The Web of Life (22-3) Life Entangled

Life Entangled

The assortment of life on Earth is almost unimaginable: in size, shape, look, function, metabolism, and reproduction. Yet all life is locked into biochemical cycles of energy production that sustains trophic webs.

Sunlight is transformed by plant photosynthesis into usable energy, giving animals oxygen to breath, and the plants themselves become fodder for animals.

Interactions among species are the ties that bind communities together. ~ American ecological zoologist Mariano Rodriguez-Cabal et al

Organisms constantly interact with each other in a wide variety of ways. Meaningful relations most often involve food; sometimes shelter or other protection which amounts to not becoming food.

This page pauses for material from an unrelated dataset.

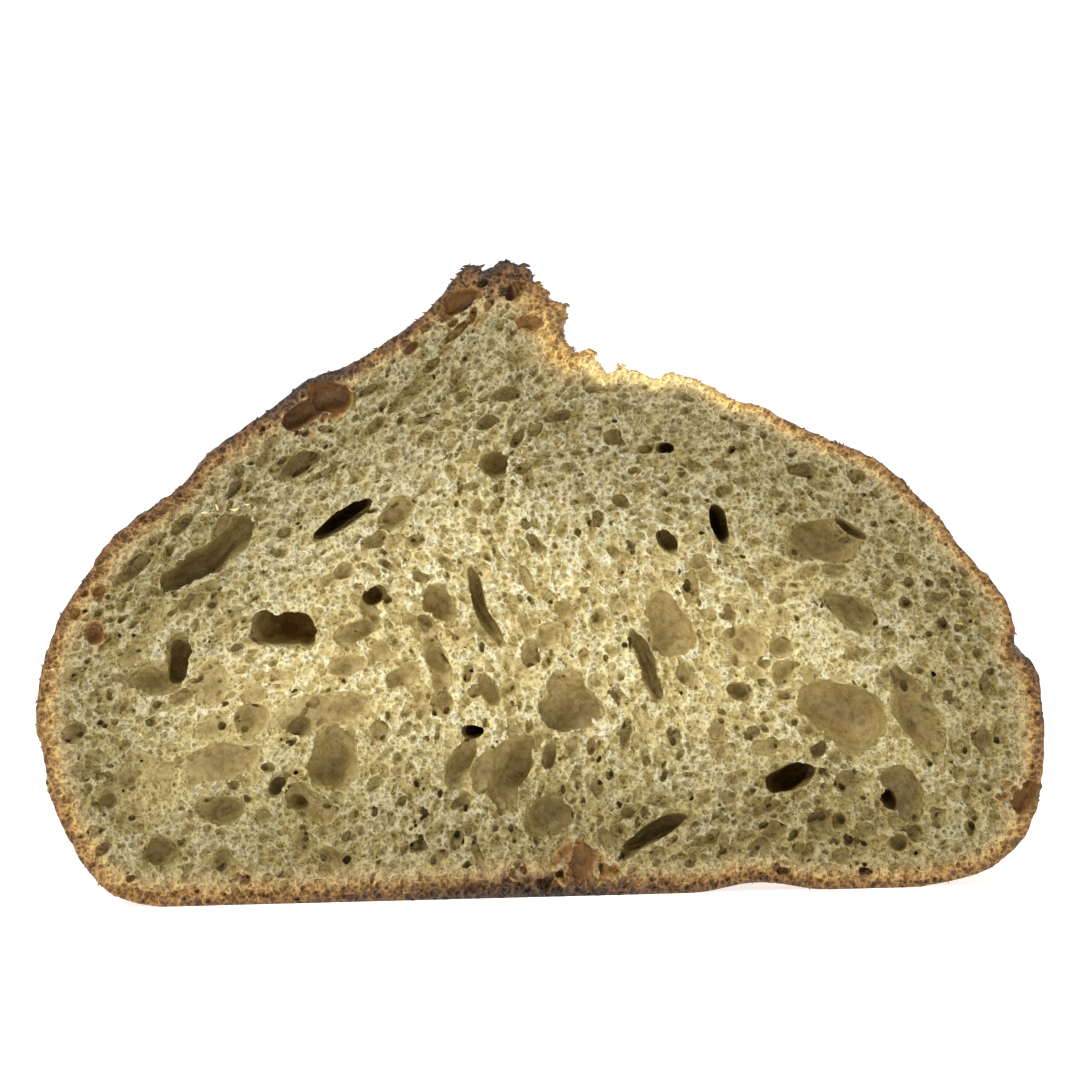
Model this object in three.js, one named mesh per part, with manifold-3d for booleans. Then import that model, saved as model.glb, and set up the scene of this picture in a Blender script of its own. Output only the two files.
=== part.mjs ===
// Half of a crusty country loaf, cut across its middle and standing on its flat base.
// Units are millimetres. +Z is up, the cut face looks along -Y, and the rounded end is at +Y.
// The loaf is one solid: a hand-shaped dome with one long score, whose left lip rose into a sharp ear
// and whose right side opened into a wide bloom. The gas pockets of the crumb open in the cut face.
import * as THREE from "three";
import { mergeVertices } from "three/addons/utils/BufferGeometryUtils.js";
import Module from "manifold-3d";

const DEGREE = Math.PI / 180;

// Driving sizes.
const HALF_LENGTH = 112; // from the cut face to the rounded end
const WAIST_HEIGHT = 36; // where the side walls are widest
const DOME_HALF_WIDTH = 100; // of the plain dome that the section turns into towards the end
const DOME_RISE = 70; // of that dome above the waist
const DOME_POWER = 2.15; // roundness of that dome, 2 is an ellipse
const PLAN_POWER = 2.3; // roundness of the end seen from above
const CROWN_POWER = 2.6; // roundness of the end seen from the side
const FLAT_BASE_SHARE = 0.8; // share of the half length that lies flat on its base

// The outline below was measured on a picture that leans a little, so it is turned level.
const LEVEL_TURN = 1.5 * DEGREE;
const BASE_DROP = 1.35;

// Crust of the cut face, from the left foot over the ear to the right foot, as [x, z].
const LEFT_SKIN = [
  [-82, 0.4], [-88, 3.5], [-94, 12], [-98.5, 23], [-99.4, 29], [-101, 36], [-100, 46],
  [-96, 58], [-91, 65.6], [-86, 73], [-80, 78], [-72, 83.6], [-66.5, 90], [-60, 95],
  [-52, 100.6], [-45, 105.8], [-39, 107.2], [-30, 113], [-22, 120], [-17, 125.3],
];
const EAR = [
  [-13.5, 127.6], [-10, 126.4], [-7, 128.4], [-3, 127.4], [-0.8, 123.6],
  [5, 120], [2.4, 117.2], [4.2, 113], [6.4, 110.2],
];
const BLOOM = [
  [10.8, 110.5], [12.6, 106.8], [18, 106.8], [25, 105.4], [33, 103.4], [37, 100.8],
  [48, 97.6], [60, 92], [70, 87], [78, 78], [86, 70.6], [92, 63.5], [96.4, 55.5],
];
const RIGHT_SKIN = [[98.8, 48.5], [100.2, 43], [101, 36], [100.4, 24], [97.6, 15.5], [91, 8.5], [83, 5.2]];
const SAMPLES_PER_STRETCH = 2;

// Underside of the cut face, with one shallow arch where the base sprang clear.
const FOOT_LEFT = -76;
const FOOT_RIGHT = 76;
const BASE_SAMPLES = 20;
const ARCH_MIDDLE = 44;
const ARCH_HALF_WIDTH = 14;
const ARCH_RISE = 1.8;
const ARCH_REACH = 0.3; // share of the half length over which the arch dies out

// The ear and the edge of the bloom die out towards the end of the score, between these shares of
// the half length.
const SCORE_FADE = [0.3, 0.95];

// The hand-shaped dome is uneven by this much, away from the cut and the base. Each wave has so many
// radians for each radian round the dome, and so many from the cut to the rounded end.
const LUMP_HEIGHT = 1.4;
const LUMP_WAVES = [[3.1, 5], [5.3, -7], [2, 9]];
const LUMP_FADE = [0.05, 0.4];
const LUMP_RIM = 0.3; // radians above the waist

const LENGTH_ROWS = 22;

// Largest gas pockets in the cut face: middle x and z, half length, half width, lean of the length
// in degrees, and depth behind the face.
const POCKETS = [
  // Left flank
  [-79, 23, 9.6, 7.8, 0, 6], [-66, 28, 9.4, 4.8, 20, 5.5], [-75.5, 10.6, 6.4, 4.8, -20, 5],
  [-64.3, 18, 4.8, 3.1, -14, 6], [-64.4, 9, 2.8, 2.5, 0, 5], [-78, 45.6, 6, 3.8, 10, 6],
  [-72.8, 50, 5.2, 2.8, 75, 11], [-66, 45, 5, 3.6, 60, 4], [-66.4, 36, 5.2, 2.8, 15, 4.5],
  [-58, 37.4, 3.3, 2.8, -40, 6], [-44, 38.4, 11.5, 4.2, 8, 4.5], [-41, 29.3, 5.3, 4.5, 80, 8],
  [-46, 20, 5, 3.6, -52, 4.5], [-82, 50.6, 5.2, 2, 38, 3.5], [-66, 70.6, 11, 3.5, 34, 9],
  [-81.4, 67.4, 5, 1.9, 42, 5], [-51, 54.8, 6.4, 3.9, 8, 16], [-40, 77.2, 7.2, 1.9, 35, 18],
  [-37.4, 54.8, 4.4, 2.4, 25, 5], [-34, 61.9, 2.4, 2.2, 60, 12],
  // Under the crust and the ear
  [-44.4, 100.3, 7.2, 3, 28, 9], [-16, 119.6, 4, 2.4, 25, 5], [-5.6, 122.3, 2.3, 1.6, 80, 5],
  [-3.8, 109.6, 3.1, 2.3, 0, 4.5], [-17, 114, 4.4, 1, 38, 4],
  // Middle
  [-9.3, 88.4, 3.3, 2.8, 0, 5.5], [-29.5, 78, 4.8, 2.5, 35, 5.5], [-20.7, 59.6, 5, 3, -30, 5],
  [-11.2, 59.5, 8.2, 1.5, -66, 8], [-21.3, 49.4, 5.2, 2.7, -60, 5.5], [25, 72.9, 2.7, 1.7, -65, 9],
  [25.8, 54.6, 6.6, 4.3, 84, 7], [21.2, 47.6, 8, 1.6, -72, 8], [5.8, 38.8, 6.2, 4.9, 60, 7],
  [-14.8, 28, 6.2, 2.8, 68, 6], [-12.8, 34.6, 2.5, 1.5, 0, 18], [-6.2, 25.4, 8, 3.9, 72, 7],
  [2, 28.4, 3, 1.7, 80, 6], [1.6, 16.8, 4.6, 3.3, 30, 6], [22.5, 14.4, 8.6, 2, 32, 9],
  [8, 8.6, 4.2, 2.4, 85, 4],
  // Right flank
  [35.4, 76.2, 4.3, 1.8, -72, 18], [36.6, 82.6, 2.3, 1.7, -10, 6], [56, 73.4, 8.8, 4.8, 4, 7],
  [62.4, 58.6, 6.8, 2.9, -32, 7], [47, 57.4, 3.5, 1.9, 15, 4], [40.4, 52, 4.6, 3.5, 0, 3.5],
  [48.4, 51.4, 3.2, 2.5, -20, 5], [49.6, 46, 3.3, 2.3, 60, 6], [40.3, 43, 3, 1.9, -20, 7],
  [61, 38, 7.8, 5.6, -40, 5.5], [75, 38.4, 8.8, 3.8, -62, 4.5], [51, 25.2, 4.7, 3, 15, 17],
  [63, 23.5, 3.3, 2.6, -30, 4], [72.6, 22.3, 5.5, 3.3, -58, 7], [89.5, 32.8, 3.9, 2, -60, 5],
  [97, 21, 4, 2.2, 82, 5], [56.6, 16.2, 3.2, 3, 0, 3.5],
];
const POCKET_SIDES = 10;
const POCKET_RINGS = 6;
const MOUTH_SHARE = 0.25; // a pocket's middle lies this share of its depth behind the face

const CRUST_COLOUR = 0xb07a3c;
const CRUST_ROUGHNESS = 0.75;

const wasm = await Module();
wasm.setup();

function smoothstep(from, to, value) {
  const share = Math.min(1, Math.max(0, (value - from) / (to - from)));
  return share * share * (3 - 2 * share);
}

// A length that falls from 1 at 0 to 0 at 1, as the quarter of a rounded square.
function roundOff(share, power) {
  return (1 - Math.min(1, share) ** power) ** (1 / power);
}

// A measured point of the leaning picture, in the level frame of the loaf.
function levelled([x, z]) {
  return [
    x * Math.cos(LEVEL_TURN) + z * Math.sin(LEVEL_TURN),
    z * Math.cos(LEVEL_TURN) - x * Math.sin(LEVEL_TURN) - BASE_DROP,
  ];
}

function archHeight(x) {
  const share = (x - ARCH_MIDDLE) / ARCH_HALF_WIDTH;
  return Math.abs(share) < 1 ? ARCH_RISE * Math.cos((share * Math.PI) / 2) ** 2 : 0;
}

// Outline of the cut face, running once round it: over the crust and back along the base.
function cutOutline() {
  const corners = [...LEFT_SKIN, ...EAR, ...BLOOM, ...RIGHT_SKIN].map(levelled);
  const crust = new THREE.CatmullRomCurve3(
    [[FOOT_LEFT, 0], ...corners, [FOOT_RIGHT, 0]].map(([x, z]) => new THREE.Vector3(x, z, 0)),
    false,
    "centripetal",
  );
  const points = crust
    .getPoints((corners.length + 1) * SAMPLES_PER_STRETCH)
    .map((point) => new THREE.Vector2(point.x, Math.max(0, point.y)));
  for (let i = 1; i < BASE_SAMPLES; i += 1) {
    const x = FOOT_RIGHT + ((FOOT_LEFT - FOOT_RIGHT) * i) / BASE_SAMPLES;
    points.push(new THREE.Vector2(x, archHeight(x)));
  }
  return points;
}

function plainDome(angle) {
  const across = Math.abs(Math.cos(angle) / DOME_HALF_WIDTH) ** DOME_POWER;
  const upward = Math.abs(Math.sin(angle) / DOME_RISE) ** DOME_POWER;
  return (across + upward) ** (-1 / DOME_POWER);
}

function lump(angle, share) {
  const waves = LUMP_WAVES.map(([round, along]) => Math.sin(round * angle + along * share));
  const rim = smoothstep(0, LUMP_RIM, angle) * smoothstep(0, LUMP_RIM, Math.PI - angle);
  const mean = waves.reduce((sum, wave) => sum + wave) / waves.length;
  return LUMP_HEIGHT * mean * rim * smoothstep(...LUMP_FADE, share);
}

// A point of the crust: x and z are on the cut outline, and share is the way towards the rounded end.
function crustPoint(x, z, share) {
  const widthScale = roundOff(share, PLAN_POWER);
  const along = HALF_LENGTH * share - HALF_LENGTH / 2;
  if (z <= WAIST_HEIGHT) {
    const endShare = Math.max(0, (share - FLAT_BASE_SHARE) / (1 - FLAT_BASE_SHARE));
    const liftScale = roundOff(endShare, 2);
    const onBase = Math.abs(x) < FOOT_RIGHT && z <= ARCH_RISE;
    const low = onBase ? z * (1 - smoothstep(0, ARCH_REACH, share)) : z;
    return new THREE.Vector3(x * widthScale, along, WAIST_HEIGHT - (WAIST_HEIGHT - low) * liftScale);
  }
  const angle = Math.atan2(z - WAIST_HEIGHT, x);
  const measured = Math.hypot(x, z - WAIST_HEIGHT);
  const faded = THREE.MathUtils.lerp(measured, plainDome(angle), smoothstep(...SCORE_FADE, share));
  const radius = faded + lump(angle, share);
  return new THREE.Vector3(
    radius * Math.cos(angle) * widthScale,
    along,
    WAIST_HEIGHT + radius * Math.sin(angle) * roundOff(share, CROWN_POWER),
  );
}

// A closed geometry as a manifold-3d solid, with its vertices merged and its flat triangles dropped.
function solidFrom(geometry, mirrored = false) {
  const bare = new THREE.BufferGeometry().setAttribute("position", geometry.getAttribute("position"));
  if (geometry.index) bare.setIndex(geometry.index);
  const merged = mergeVertices(bare, 1e-4);
  const corners = merged.index.array;
  const kept = [];
  for (let i = 0; i < corners.length; i += 3) {
    const [a, b, c] = corners.slice(i, i + 3);
    if (a !== b && b !== c && c !== a) kept.push(...(mirrored ? [a, c, b] : [a, b, c]));
  }
  return new wasm.Manifold(
    new wasm.Mesh({
      numProp: 3,
      vertProperties: new Float32Array(merged.getAttribute("position").array),
      triVerts: new Uint32Array(kept),
    }),
  );
}

// The uncut outline drawn out towards the rounded end, where its last ring closes to a point.
function loafBody() {
  const prism = new THREE.ExtrudeGeometry(new THREE.Shape(cutOutline()), {
    depth: 1,
    steps: LENGTH_ROWS,
    bevelEnabled: false,
  });
  const place = prism.getAttribute("position");
  for (let i = 0; i < place.count; i += 1) {
    const share = Math.sin((place.getZ(i) * Math.PI) / 2);
    const point = crustPoint(place.getX(i), place.getY(i), place.getZ(i) > 0.999 ? 1 : share);
    place.setXYZ(i, point.x, point.y, point.z);
  }
  return solidFrom(prism, true);
}

function pocket([x, z, halfLength, halfWidth, lean, depth]) {
  const [levelX, levelZ] = levelled([x, z]);
  const reach = depth / (1 + MOUTH_SHARE);
  const ball = new THREE.SphereGeometry(1, POCKET_SIDES, POCKET_RINGS);
  ball.scale(halfLength, reach, halfWidth);
  ball.rotateY(-lean * DEGREE + LEVEL_TURN);
  ball.translate(levelX, -HALF_LENGTH / 2 + reach * MOUTH_SHARE, levelZ);
  return solidFrom(ball);
}

function bufferGeometry(solid) {
  const mesh = solid.getMesh();
  const geometry = new THREE.BufferGeometry();
  geometry.setAttribute("position", new THREE.BufferAttribute(mesh.vertProperties, mesh.numProp));
  geometry.setIndex(new THREE.BufferAttribute(mesh.triVerts, 1));
  geometry.computeVertexNormals();
  return geometry;
}

const pockets = POCKETS.map(pocket).reduce((all, next) => all.add(next));
const loaf = new THREE.Mesh(
  bufferGeometry(loafBody().subtract(pockets)),
  new THREE.MeshStandardMaterial({ color: CRUST_COLOUR, roughness: CRUST_ROUGHNESS, metalness: 0 }),
);
loaf.name = "loaf";

// The origin is under the middle of the loaf's box, on the surface that it stands on.
loaf.geometry.computeBoundingBox();
const box = loaf.geometry.boundingBox;
loaf.position.set(-(box.min.x + box.max.x) / 2, -(box.min.y + box.max.y) / 2, -box.min.z);

const half_loaf = new THREE.Group();
half_loaf.add(loaf);
export default half_loaf;
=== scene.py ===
"""Half of a country loaf: its open crumb, its crust with a torn bloom and a charred ear, and a studio."""

import math

import bmesh
import bpy
import numpy as np
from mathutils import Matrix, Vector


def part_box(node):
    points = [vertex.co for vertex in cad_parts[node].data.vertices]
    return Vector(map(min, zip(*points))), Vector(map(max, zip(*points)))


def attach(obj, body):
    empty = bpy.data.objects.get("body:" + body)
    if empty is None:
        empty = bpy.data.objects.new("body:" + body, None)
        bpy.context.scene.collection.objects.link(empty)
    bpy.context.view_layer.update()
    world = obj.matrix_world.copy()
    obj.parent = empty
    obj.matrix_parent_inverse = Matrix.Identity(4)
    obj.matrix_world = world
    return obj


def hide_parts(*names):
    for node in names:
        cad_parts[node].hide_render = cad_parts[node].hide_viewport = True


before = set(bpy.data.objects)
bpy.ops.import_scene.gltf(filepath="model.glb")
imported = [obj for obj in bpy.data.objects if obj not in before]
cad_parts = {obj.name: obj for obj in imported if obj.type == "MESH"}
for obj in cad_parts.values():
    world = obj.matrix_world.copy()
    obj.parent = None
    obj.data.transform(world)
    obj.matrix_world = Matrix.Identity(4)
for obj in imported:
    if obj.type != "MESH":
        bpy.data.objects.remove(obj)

import openvdb
from mathutils import Matrix, Vector

bl_info = {
    "name": "Half Country Loaf",
    "version": (1, 0, 0),
    "blender": (4, 5, 0),
    "location": "3D View > Sidebar > Loaf",
    "description": "Half of a country loaf with an open crumb, a torn bloom and an ear",
    "category": "Object",
}

# The CAD loaf's box gives the place of the cut face and of the rounded end. Shapes are worked out in
# millimetres in its frame, and their meshes are then brought to metres.
LOW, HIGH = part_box("loaf")
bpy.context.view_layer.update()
MM = 0.001
CUT_Y = LOW.y / MM
HALF_LENGTH = (HIGH.y - LOW.y) / MM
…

The ecological networks that emerge from these interactions strongly influence the population dynamics of species. In times of a relative environment equanimity, the gyres of these networks tend to stabilize into patterns of population activity.

Symbiosis is one of the fundamental mechanisms by which ecosystems become productive and robust. ~ Dutch evolutionary biologist Geerat Vermeij

Many plants get essential nutrients, notably nitrogen, by intimate association with bacteria and fungi. Fungi even provide health care to plants.

Sophisticated chemo-communication creates and maintains relationships. When first rooting, plants put out a chemical advertisement that bacteria and fungi respond to.